婚家から出奔一人で日本へ
林真理子さんの『女文士』読み返していて発見。
彼女の芯にあるのは、諦めない気持ちだってことです。
親の決めた縁談で、愛情を持てない夫との結婚生活。
このままで終わりたくない、
ただの女では終わらないと決意を固めています。
ただの女というのは、夫に従いて熱帯の国に渡り、夫に仕え子どもを育てることしか知らない女、あきらめることしか知らない女たちだ。女たちは台湾に来て3ヶ月もしないうちに、肌が焼け唇がひび割れていく。そして蕃人そっくりになったいくのだ。
自分はそんな女にだけはなるまいと心に決めていた。
ただの女にはならない、という静枝の気持ちが「女文士になる」という野望につながります。

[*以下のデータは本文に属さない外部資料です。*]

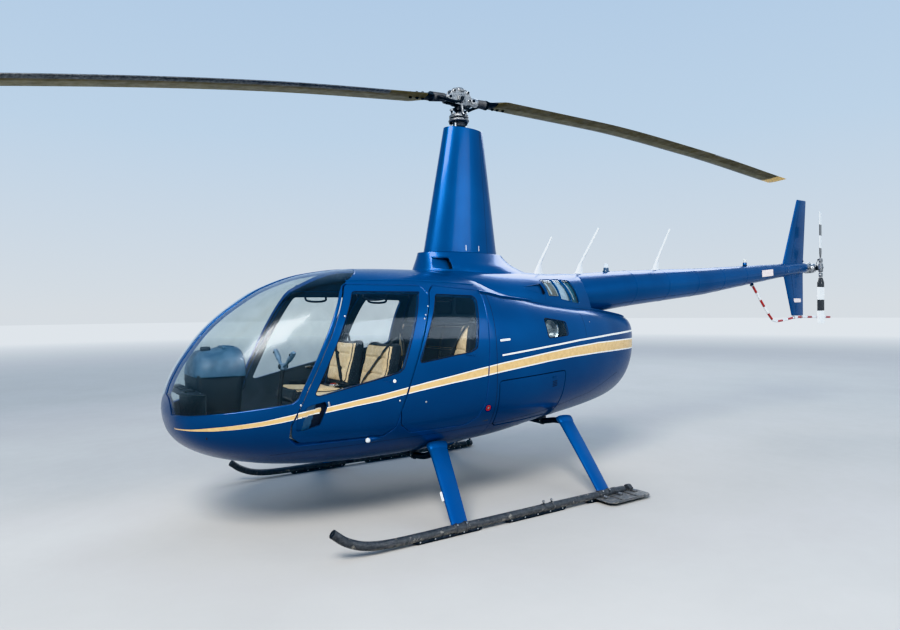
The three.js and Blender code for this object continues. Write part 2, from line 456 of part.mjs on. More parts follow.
// ------------------------------------------------------------------ antennas: base x, base z, tip x, tip z
const ANTENNAS = [["antenna_front", -879, 1854, -1077, 2221], ["antenna_middle", -1426, 1871, -1732, 2350], ["antenna_rear", -2612, 1946, -2875, 2409]];
for (const [name, bx, bz, tx, tz] of ANTENNAS) {
  const blade = solid(ringsGeometry(foilRings([
    [[bx + 55, 0, bz - 30], [-120, 0, 0], [0, 34, 0]],
    [[bx + 20, 0, bz + 30], [-80, 0, 0], [0, 20, 0]],
    [[tx + 14, 0, tz], [-22, 0, 0], [0, 8, 0]],
  ])));
  add(name, blade.subtract(upperPlus).subtract(conePlus).subtract(baseSolid), WHITE);
}

// ------------------------------------------------------------------ cabin furniture
const cabinClear = solid(ringsGeometry(offsetRings(bodyRings, WALL + 12)));
const seatSide = (pts, y0, y1) => prism(pts, y0, y1);
const CUSHION = [[1012, 776], [1520, 794], [1556, 830], [1530, 905], [1105, 880], [1012, 866]];
const BACK = [[958, 880], [1092, 884], [988, 1290], [892, 1290]];
for (const [name, y0, y1] of [["left", 70, 560], ["right", -560, -70]]) {
  add(`front_seat_cushion_${name}`, seatSide(CUSHION, y0, y1), TAN);
  add(`front_seat_back_${name}`, seatSide(BACK, y0, y1), TAN);
}
const REAR_CUSHION = [[330, 790], [800, 804], [838, 840], [812, 905], [340, 885]];
const REAR_BACK = [[206, 796], [322, 796], [330, 893], [398, 915], [322, 1440], [212, 1440]];
add("rear_seat_cushion", seatSide(REAR_CUSHION, -612, 612).intersect(cabinClear), TAN);
add("rear_seat_back", seatSide(REAR_BACK, -600, 600).intersect(cabinClear), TAN);
const CONSOLE = [[2190, FLOOR_Z + 1], [2020, FLOOR_Z + 1], [2000, 960], [1985, 1235], [2030, 1275], [2180, 1235], [2290, 1130], [2300, 960]];
add("instrument_console", prism(CONSOLE, -300, 244).intersect(cabinClear), DARK);
const cyclic = straight([1665, 0, FLOOR_Z + 2], [1638, 0, 1107], 17, 15, 8)
  .add(straight([1639, -4, 1098], [1628, 200, 1209], 17, 17, 8))
  .add(straight([1639, 4, 1098], [1628, -200, 1209], 17, 17, 8));
add("cyclic_stick", cyclic, DARK);

export default group;
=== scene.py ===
"""A parked light turbine helicopter. Shapes are worked out in millimetres from the rotor mast (x forward,
y left, z up from the ground) and turned into the frame's metres when each piece is made."""
import math

import bmesh
import bpy
import numpy as np
from mathutils import Matrix, Vector
from mathutils.geometry import delaunay_2d_cdt


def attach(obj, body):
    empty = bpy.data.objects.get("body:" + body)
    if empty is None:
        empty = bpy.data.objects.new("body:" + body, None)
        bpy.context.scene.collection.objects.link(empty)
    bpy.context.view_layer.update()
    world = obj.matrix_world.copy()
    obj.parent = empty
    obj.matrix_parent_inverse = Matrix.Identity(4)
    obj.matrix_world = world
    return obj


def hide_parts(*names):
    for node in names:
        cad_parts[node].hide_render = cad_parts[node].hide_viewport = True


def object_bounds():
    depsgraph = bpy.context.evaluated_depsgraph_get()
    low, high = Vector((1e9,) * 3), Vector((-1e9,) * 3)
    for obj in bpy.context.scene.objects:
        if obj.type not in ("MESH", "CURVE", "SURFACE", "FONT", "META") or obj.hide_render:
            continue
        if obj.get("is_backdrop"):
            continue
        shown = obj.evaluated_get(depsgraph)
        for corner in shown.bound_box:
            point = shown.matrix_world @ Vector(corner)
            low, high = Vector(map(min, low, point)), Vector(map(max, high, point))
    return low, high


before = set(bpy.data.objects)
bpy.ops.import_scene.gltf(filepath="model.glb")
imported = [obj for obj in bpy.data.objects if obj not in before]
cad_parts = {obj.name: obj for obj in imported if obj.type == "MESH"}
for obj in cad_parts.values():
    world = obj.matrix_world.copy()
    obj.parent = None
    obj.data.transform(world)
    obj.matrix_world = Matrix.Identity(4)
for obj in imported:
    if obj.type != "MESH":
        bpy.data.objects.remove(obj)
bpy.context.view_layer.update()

SHIFT = 0.7
rng = np.random.default_rng(7)


# ------------------------------------------------------------------ small mesh kit
def arr(p):
    return np.asarray(p, float)


def unit(v):
    v = arr(v)
    n = np.linalg.norm(v, axis=-1, keepdims=True)
    return v / np.where(n < 1e-12, 1, n)


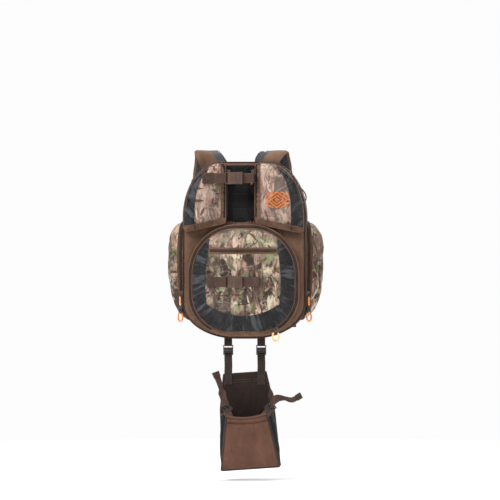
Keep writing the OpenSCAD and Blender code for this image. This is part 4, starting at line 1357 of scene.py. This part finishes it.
# sternum strap
chest = Build()
STERNUM_Y = 68 + 7 + 8.6
STERNUM_Z = 250
PLY = 2.1
for side in (-1, 1):
    box(chest, (side * 112, 77.2, STERNUM_Z), (28, 3, 26), mat=1, chamfer=0.8)
    box(chest, (side * 112, 79.4, STERNUM_Z), (22, 2, 20), mat=1, chamfer=0.8)
for ply in (-PLY, PLY):
    path = [(x, STERNUM_Y + ply * share, STERNUM_Z)
            for x, share in ((-90, 0.4), (-80, 1), (-50, 1), (-19, 1))]
    strap(chest, path, 20, 1.2, (0, 0, 1))
turned = [(-18.5 + 2.2 * math.sin(a), STERNUM_Y - PLY * math.cos(a), STERNUM_Z) for a in HALF_TURN]
chest.add(*sweep(turned, flat(20, 1.2), (0, 0, 1)), 0)
box(chest, (-93.5, 81.5, STERNUM_Z), (17, 6.5, 20), mat=0, chamfer=0.8)
strap(chest, [(x, STERNUM_Y - 4.4, STERNUM_Z) for x in (0.5, 40, 80, 106)], 20, 1.6, (0, 0, 1))
chest.make("sternum_webbing", [BLACK_WEB, BUCKLE], "sternum", "black_webbing", ["sternum_strap"], weld=0)
bevelled("sternum_buckle_female", BUCKLE, "buckle_plastic", 0.7)
bevelled("sternum_buckle_male", BUCKLE, "buckle_plastic", 0.7)

# ---------------------------------------------------------------- cords, patch and retention straps

SLACK = [(92, 356), (104, 349), (116, 339), (127, 327), (138, 316), (149, 306), (157, 294), (158, 281),
         (150, 272), (141, 270), (138, 262), (141, 250), (143, 238)]
SNUG = [(92, 356), (104, 349), (116, 339), (126, 327), (134, 313), (139, 298), (142, 284), (144, 270),
        (145, 254), (145, 238)]
for side, route, tag, marks in ((1, SLACK, "right", (0, 3, 10, 12)), (-1, SNUG, "left", (0, 3, 6, 9))):
    bungee = Build()
    line = smooth([(x * side, -168.3, z) for x, z in route], 2.5)
    tube(bungee, line, 1.7, 0, 10)
    for end in (line[0], line[-1]):
        box(bungee, end, (4.6, 4.4, 4.6), mat=0, chamfer=1.6)
    bungee.make("shock_cord_" + tag + "_braid", [CORD], "front_panel", "shock_cord", ["shock_cord_" + tag],
                weld=0)
    loops = Build()
    for m in marks:
        x, z = route[m]
        near = np.argmin(np.hypot(line[:, 0] - x * side, line[:, 2] - z))
        t = unit(np.gradient(line, axis=0))[near]
        o = np.array([0, -1.0, 0])
        s = np.cross(t, o)
        wrap = [line[near] + s * a + o * b for a, b in (
            (-6, -2.6), (-3.4, -1.6), (-2.2, 1.2), (0, 2.6), (2.2, 1.2), (3.4, -1.6), (6, -2.6))]
        loops.add(*sweep(smooth(wrap, 1.5), flat(8, 0.9), t), 0)
    loops.make("cord_loops_" + tag, [WEB], "front_panel", "webbing", ["cord_keepers"] if side > 0 else [],
               weld=0)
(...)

だから女文士であることに執着することにもなったのでしょう。
諦めなかったことで、自由を得ます。
自由であることの幸福感は、生きている喜びだったでしょう。
彼女自身の人生を生きたい、その希望は叶えられるべきです。
静枝は奥歯で落花生を噛みくだく。自分はまだ若く美しく、そして才能があるのだと静枝は自分に言い聞かせながら、かりかりりと噛み続ける。
ただの主婦で終わりたくない
私はまだ子どもたちが小さいころ、
社宅のようなところで密なご近所づきあいをしていました。
皆が同じような暮らしをしていた中で、
「私はただの主婦でおわりたくない」という人がいました。
ネットワークビジネスで下着などの商品を売り始めたのです。
ぼんやりしていた私は、彼女の焦燥感が理解できなかったです。
経済的に自立しようとも思わず、お稽古事なんかしてたんです。
今から振り返っても、そのころどんなことを考えていたのか良くわかりません。
ただ、別のネットワークビジネスのミーティングに誘われたとき、
そのチーフみたいな人が
「来年自分が成長していると自信のある人いますか?」
と問いかけたとき、私は「はい」って答えたことを覚えています。
その理由は
「いつも向上心を持っているから、良くならないはずがない」
そんな感じでした。
その頃から本を読んだり新しいことを始めたりが好きだったからでしょう。
だからといって何者かになったわけではなく、
相変わらずの「ただの主婦」です。
でも、この生き方が間違っていたとも思わないのです。
眞杉静枝さんの生き方で真似したいと思うのは
「諦めないこと」
年齢だからとか理由をつけて諦めない生き方をしようと思います。